Whether you are in sales, administration, management or any other professional capacity, knowing your ROI is important. “ROI” stands for return on investment and is a term used to measure whether the cost for a new procedure or technology is worth the return it will give to an organization’s overall bottom line.

However, when labeled as PERSONAL ROI, we are looking at the overall costs of how you use your time, a highly valuable and non-renewable commodity.

Let’s say I charged my clients $100 per hour for individual coaching. If I spent 2 hours a week filing, that would essentially cost me $200 in potential earnings. In a month, that’s $800 and in a year…well, lets just say we’re talking thousands! And what about the time I spend on my bank statements or other administrative tasks?

My time, and money, are actually best spent focusing on what I excel at and believe me, it’s not balancing a checkbook!

Let’s not forget that costs don’t always involve cash.
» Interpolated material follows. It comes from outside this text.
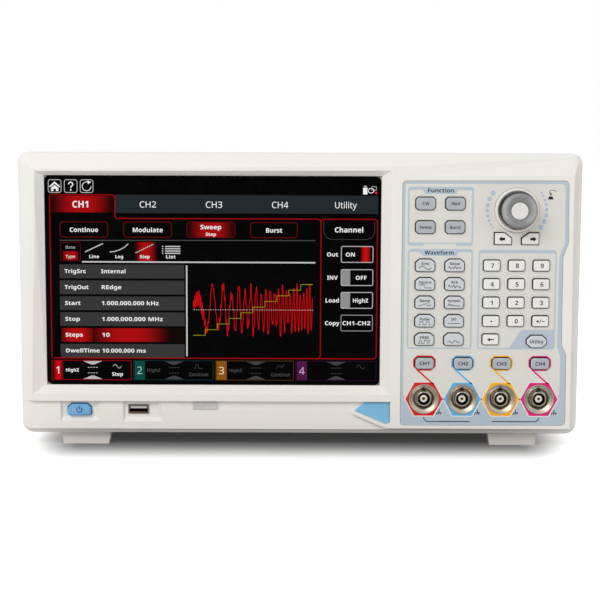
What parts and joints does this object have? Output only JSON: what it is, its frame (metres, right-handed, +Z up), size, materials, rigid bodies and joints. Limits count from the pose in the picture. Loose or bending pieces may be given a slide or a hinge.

Extra hours spent on a particular work project effects other things that are important to you, like your family life, spiritual well-being or physical stability. These human costs are more difficult to quantify but, I would suggest, far more valuable than any task that is waiting to be done.

Action – Calculate your average hourly income, whether through commission or salary. For 2 weeks, keep track of everything you do. Using your calculations, measure Personal ROI and see what and where you can balance out some of these costs, at all levels.

EVERYTHING you do costs something. Know what it’s costing and you will make more effective choices with your time, energy and resources.